EXERCISE TASK:
Pick out every line of the entries below where "parts" occurs, and copy those lines.

RECORDED INFORMATION:
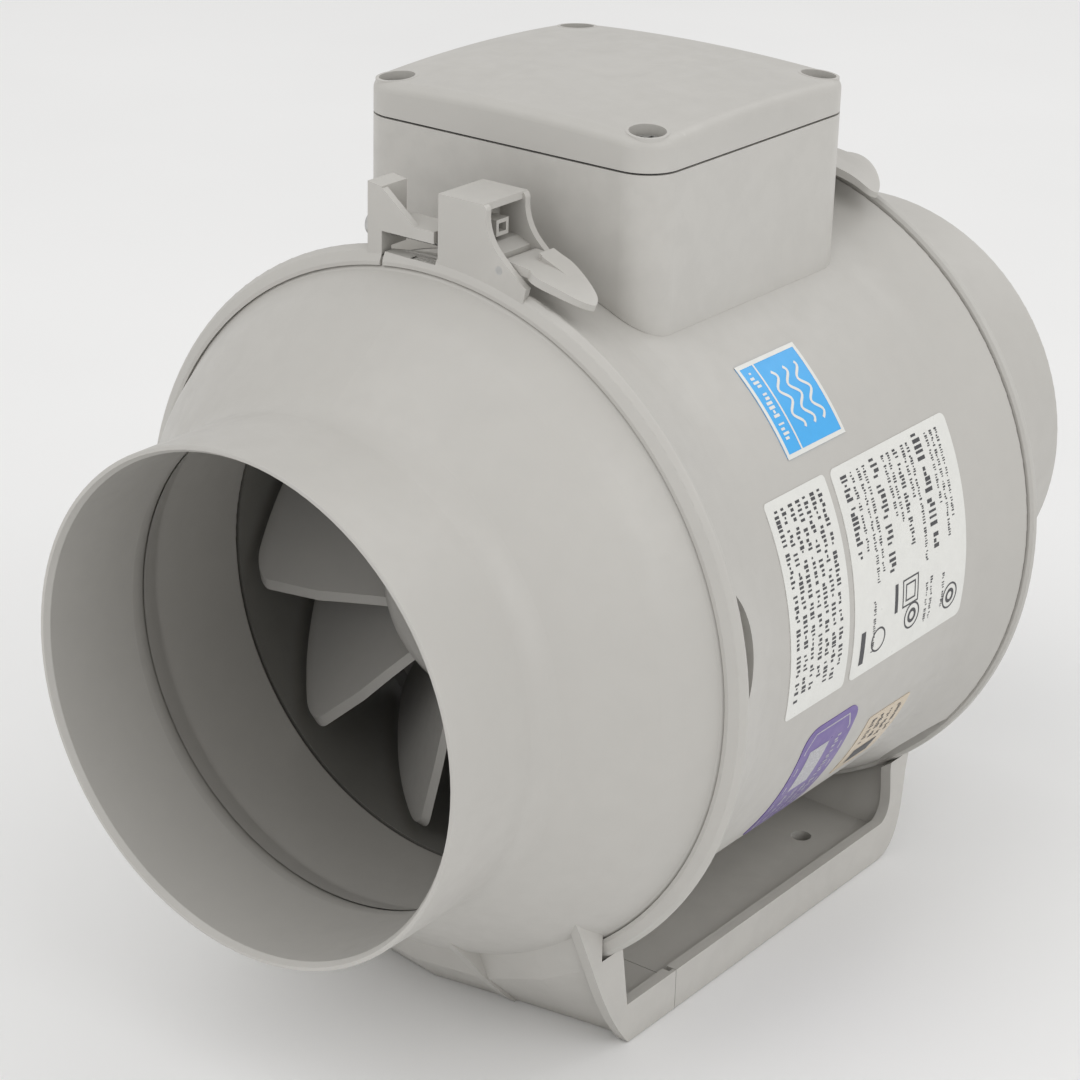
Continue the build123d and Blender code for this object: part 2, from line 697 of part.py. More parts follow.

---

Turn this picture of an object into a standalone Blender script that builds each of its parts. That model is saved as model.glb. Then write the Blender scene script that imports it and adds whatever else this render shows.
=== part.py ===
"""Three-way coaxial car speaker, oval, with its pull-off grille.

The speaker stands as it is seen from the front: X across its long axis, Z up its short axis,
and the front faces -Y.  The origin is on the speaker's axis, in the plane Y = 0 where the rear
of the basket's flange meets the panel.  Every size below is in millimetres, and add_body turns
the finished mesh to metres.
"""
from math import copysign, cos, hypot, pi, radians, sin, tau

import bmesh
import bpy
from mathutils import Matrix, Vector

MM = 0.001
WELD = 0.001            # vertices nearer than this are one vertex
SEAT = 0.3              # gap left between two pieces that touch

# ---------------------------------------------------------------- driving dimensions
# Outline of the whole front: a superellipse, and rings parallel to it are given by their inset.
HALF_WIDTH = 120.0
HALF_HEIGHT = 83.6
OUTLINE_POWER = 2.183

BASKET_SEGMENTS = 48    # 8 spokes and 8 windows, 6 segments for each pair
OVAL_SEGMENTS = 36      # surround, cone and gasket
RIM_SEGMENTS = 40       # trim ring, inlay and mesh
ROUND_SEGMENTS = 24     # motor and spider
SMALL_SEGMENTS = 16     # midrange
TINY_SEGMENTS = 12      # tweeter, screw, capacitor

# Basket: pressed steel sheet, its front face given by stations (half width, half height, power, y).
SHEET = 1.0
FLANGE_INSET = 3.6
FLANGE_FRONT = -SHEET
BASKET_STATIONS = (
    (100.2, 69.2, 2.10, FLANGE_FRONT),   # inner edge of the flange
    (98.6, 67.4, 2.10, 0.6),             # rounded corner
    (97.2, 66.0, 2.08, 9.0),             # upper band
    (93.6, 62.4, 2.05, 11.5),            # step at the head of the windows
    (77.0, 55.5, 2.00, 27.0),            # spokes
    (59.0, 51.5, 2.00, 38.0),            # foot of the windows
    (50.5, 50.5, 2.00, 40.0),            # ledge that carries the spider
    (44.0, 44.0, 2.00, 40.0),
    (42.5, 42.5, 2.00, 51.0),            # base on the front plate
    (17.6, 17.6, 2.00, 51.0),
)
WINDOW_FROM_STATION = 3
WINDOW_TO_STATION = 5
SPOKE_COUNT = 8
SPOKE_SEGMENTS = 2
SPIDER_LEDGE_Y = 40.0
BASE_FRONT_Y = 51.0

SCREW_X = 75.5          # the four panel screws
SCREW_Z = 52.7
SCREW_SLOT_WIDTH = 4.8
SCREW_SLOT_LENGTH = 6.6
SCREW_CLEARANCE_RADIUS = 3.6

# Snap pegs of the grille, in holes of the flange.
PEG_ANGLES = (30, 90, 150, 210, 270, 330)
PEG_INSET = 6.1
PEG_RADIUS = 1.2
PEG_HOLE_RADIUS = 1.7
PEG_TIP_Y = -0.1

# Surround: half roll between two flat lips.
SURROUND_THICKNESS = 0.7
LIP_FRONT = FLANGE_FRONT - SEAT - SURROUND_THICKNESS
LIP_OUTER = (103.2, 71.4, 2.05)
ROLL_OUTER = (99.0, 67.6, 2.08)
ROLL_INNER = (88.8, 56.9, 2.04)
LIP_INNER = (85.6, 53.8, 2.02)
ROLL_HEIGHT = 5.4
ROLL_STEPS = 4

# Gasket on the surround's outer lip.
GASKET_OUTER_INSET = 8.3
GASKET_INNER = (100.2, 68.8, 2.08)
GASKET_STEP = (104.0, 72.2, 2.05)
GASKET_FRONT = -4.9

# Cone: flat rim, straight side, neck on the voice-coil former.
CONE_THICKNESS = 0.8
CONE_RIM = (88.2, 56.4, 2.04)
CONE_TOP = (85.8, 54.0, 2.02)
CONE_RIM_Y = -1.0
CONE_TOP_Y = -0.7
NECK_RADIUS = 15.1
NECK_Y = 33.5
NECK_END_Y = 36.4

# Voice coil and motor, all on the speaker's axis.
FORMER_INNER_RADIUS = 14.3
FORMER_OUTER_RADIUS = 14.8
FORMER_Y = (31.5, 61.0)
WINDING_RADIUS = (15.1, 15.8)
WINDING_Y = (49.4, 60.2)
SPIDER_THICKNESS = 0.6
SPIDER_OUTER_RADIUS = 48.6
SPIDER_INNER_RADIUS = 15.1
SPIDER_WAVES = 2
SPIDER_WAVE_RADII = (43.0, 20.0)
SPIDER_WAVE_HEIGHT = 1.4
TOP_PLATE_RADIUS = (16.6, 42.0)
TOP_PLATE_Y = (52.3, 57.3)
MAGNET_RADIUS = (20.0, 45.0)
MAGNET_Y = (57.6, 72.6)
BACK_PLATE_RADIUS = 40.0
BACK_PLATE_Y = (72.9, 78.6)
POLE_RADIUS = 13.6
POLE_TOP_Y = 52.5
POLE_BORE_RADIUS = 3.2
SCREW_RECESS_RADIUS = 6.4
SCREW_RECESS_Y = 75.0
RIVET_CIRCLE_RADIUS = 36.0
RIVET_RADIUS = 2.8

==

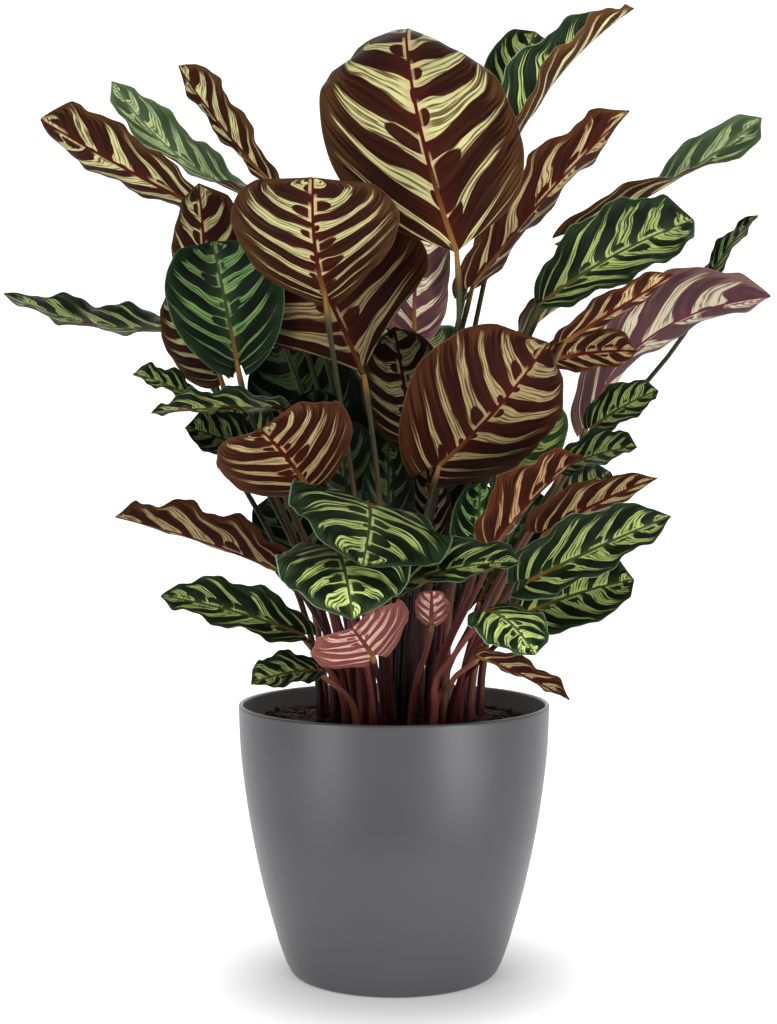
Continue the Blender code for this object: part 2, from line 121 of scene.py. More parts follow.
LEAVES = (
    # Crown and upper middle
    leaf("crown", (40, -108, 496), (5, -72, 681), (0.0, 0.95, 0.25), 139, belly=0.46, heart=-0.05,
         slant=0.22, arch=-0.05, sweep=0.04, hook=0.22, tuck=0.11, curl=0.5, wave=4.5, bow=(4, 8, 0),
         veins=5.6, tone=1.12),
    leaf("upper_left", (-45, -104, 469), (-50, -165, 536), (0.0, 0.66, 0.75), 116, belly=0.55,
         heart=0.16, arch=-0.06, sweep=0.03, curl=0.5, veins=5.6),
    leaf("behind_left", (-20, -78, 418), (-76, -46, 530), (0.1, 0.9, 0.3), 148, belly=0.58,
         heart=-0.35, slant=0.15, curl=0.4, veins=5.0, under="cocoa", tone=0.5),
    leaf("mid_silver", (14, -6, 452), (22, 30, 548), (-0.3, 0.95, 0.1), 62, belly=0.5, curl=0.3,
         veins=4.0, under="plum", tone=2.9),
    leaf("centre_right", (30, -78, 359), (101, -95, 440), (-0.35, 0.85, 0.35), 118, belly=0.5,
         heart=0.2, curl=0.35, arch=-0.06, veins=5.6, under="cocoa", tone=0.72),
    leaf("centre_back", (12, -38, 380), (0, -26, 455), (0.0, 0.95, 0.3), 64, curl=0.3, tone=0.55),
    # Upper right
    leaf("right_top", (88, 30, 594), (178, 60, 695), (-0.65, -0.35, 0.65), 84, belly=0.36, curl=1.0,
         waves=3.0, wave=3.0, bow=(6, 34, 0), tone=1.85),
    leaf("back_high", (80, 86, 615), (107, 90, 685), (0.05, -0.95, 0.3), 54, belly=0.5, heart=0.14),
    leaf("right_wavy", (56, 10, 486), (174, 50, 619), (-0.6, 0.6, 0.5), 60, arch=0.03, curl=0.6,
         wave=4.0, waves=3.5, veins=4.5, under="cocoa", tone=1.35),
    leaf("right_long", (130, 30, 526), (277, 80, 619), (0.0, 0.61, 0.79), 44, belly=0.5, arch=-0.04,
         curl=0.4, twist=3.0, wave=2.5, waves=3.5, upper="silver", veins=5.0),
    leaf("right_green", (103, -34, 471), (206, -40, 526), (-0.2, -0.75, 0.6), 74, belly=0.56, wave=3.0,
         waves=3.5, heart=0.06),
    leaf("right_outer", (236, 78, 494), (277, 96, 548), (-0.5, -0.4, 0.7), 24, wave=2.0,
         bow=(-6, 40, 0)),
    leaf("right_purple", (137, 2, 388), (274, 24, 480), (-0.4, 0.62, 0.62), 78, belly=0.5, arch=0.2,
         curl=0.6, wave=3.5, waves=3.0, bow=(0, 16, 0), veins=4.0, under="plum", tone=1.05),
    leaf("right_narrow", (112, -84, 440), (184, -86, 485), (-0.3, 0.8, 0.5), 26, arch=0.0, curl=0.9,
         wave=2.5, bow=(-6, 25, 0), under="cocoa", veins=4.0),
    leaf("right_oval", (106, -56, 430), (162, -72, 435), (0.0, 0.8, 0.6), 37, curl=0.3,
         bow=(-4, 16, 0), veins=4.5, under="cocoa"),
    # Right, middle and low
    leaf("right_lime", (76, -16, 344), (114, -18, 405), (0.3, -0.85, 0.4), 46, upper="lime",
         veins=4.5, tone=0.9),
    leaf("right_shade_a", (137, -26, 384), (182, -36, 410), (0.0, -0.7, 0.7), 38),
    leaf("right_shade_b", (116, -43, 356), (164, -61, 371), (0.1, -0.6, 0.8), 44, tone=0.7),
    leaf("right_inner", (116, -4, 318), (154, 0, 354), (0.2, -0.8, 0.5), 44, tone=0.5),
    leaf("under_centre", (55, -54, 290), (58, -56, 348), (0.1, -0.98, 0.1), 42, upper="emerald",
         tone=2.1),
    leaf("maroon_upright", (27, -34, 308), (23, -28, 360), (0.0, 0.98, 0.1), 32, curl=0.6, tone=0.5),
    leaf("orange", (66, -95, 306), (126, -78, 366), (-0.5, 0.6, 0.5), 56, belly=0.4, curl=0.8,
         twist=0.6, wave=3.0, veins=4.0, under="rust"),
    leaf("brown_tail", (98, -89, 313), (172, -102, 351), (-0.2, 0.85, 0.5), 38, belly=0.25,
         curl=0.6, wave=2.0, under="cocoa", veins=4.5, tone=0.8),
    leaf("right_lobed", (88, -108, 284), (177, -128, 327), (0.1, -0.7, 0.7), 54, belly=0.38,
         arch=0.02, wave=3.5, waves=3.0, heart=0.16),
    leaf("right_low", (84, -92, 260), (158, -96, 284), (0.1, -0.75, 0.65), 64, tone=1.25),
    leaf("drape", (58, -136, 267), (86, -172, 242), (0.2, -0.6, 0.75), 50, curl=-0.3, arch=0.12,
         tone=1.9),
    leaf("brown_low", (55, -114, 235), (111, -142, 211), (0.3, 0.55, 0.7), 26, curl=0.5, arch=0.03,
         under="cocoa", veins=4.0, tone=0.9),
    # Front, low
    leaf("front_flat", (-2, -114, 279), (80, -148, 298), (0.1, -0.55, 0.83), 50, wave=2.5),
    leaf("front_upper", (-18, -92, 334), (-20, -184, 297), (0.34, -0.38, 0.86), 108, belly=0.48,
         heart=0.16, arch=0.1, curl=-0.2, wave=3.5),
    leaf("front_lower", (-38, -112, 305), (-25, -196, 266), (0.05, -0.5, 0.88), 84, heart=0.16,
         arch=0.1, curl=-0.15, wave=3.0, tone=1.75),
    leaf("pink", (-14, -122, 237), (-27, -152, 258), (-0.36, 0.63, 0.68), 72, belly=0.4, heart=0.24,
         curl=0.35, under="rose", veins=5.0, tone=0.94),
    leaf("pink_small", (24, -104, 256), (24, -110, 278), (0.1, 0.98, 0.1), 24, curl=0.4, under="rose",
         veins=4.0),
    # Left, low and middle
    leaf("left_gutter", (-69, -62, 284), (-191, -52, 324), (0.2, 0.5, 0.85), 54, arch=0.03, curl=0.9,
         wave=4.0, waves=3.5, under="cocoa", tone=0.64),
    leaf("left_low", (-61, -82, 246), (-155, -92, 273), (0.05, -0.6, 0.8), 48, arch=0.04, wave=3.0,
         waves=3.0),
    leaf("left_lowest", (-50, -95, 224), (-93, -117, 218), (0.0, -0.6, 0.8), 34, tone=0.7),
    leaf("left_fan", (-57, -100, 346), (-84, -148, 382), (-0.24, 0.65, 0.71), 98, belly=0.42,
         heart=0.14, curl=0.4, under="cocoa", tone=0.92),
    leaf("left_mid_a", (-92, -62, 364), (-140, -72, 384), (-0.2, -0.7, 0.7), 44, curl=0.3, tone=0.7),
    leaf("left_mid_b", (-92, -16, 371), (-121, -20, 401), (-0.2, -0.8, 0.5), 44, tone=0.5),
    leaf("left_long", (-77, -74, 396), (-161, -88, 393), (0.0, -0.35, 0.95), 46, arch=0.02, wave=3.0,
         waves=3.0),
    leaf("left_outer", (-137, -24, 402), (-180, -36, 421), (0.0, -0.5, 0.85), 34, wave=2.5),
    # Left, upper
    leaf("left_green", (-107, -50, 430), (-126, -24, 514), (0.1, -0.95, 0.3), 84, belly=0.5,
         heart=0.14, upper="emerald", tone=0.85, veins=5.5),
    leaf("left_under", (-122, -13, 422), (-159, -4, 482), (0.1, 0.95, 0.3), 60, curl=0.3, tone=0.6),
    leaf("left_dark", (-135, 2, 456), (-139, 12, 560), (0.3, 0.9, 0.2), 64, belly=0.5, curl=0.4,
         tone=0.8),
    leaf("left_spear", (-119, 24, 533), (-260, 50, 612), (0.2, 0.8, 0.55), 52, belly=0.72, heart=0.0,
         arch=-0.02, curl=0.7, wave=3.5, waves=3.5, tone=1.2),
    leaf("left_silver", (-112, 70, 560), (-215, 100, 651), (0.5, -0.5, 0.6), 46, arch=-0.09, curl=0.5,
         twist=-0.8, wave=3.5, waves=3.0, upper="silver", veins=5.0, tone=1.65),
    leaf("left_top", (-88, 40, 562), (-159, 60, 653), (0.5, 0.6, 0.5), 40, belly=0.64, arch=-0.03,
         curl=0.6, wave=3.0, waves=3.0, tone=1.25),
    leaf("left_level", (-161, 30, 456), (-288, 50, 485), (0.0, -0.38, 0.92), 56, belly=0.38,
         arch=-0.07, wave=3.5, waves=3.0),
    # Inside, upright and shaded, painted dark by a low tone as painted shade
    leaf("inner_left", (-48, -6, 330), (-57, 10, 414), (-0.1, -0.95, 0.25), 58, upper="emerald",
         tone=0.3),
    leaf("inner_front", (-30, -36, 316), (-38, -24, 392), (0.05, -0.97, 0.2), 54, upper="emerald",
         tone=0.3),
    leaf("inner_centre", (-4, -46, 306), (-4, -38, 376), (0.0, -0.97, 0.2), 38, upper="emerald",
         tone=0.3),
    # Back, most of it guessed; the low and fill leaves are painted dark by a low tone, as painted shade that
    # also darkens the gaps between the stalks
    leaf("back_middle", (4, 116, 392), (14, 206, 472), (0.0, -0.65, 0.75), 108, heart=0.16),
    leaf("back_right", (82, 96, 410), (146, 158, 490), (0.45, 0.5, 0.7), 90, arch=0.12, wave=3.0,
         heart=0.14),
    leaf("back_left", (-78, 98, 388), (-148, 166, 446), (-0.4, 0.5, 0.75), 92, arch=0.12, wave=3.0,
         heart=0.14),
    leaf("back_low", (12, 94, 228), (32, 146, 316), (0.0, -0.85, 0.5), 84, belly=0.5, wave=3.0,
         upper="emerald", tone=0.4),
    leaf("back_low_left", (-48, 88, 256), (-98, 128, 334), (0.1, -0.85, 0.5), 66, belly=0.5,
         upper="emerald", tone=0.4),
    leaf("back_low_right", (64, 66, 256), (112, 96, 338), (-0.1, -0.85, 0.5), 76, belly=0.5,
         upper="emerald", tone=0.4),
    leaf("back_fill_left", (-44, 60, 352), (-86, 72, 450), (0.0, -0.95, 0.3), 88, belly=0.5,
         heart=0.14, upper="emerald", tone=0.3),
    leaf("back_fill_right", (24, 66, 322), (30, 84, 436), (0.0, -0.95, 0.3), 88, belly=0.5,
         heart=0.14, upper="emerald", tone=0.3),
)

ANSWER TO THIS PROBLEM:
Continue the build123d and Blender code for this object: part 2, from line 697 of part.py. More parts follow.
Turn this picture of an object into a standalone Blender script that builds each of its parts. That model is saved as model.glb. Then write the Blender scene script that imports it and adds whatever else this render shows.
Continue the Blender code for this object: part 2, from line 121 of scene.py. More parts follow.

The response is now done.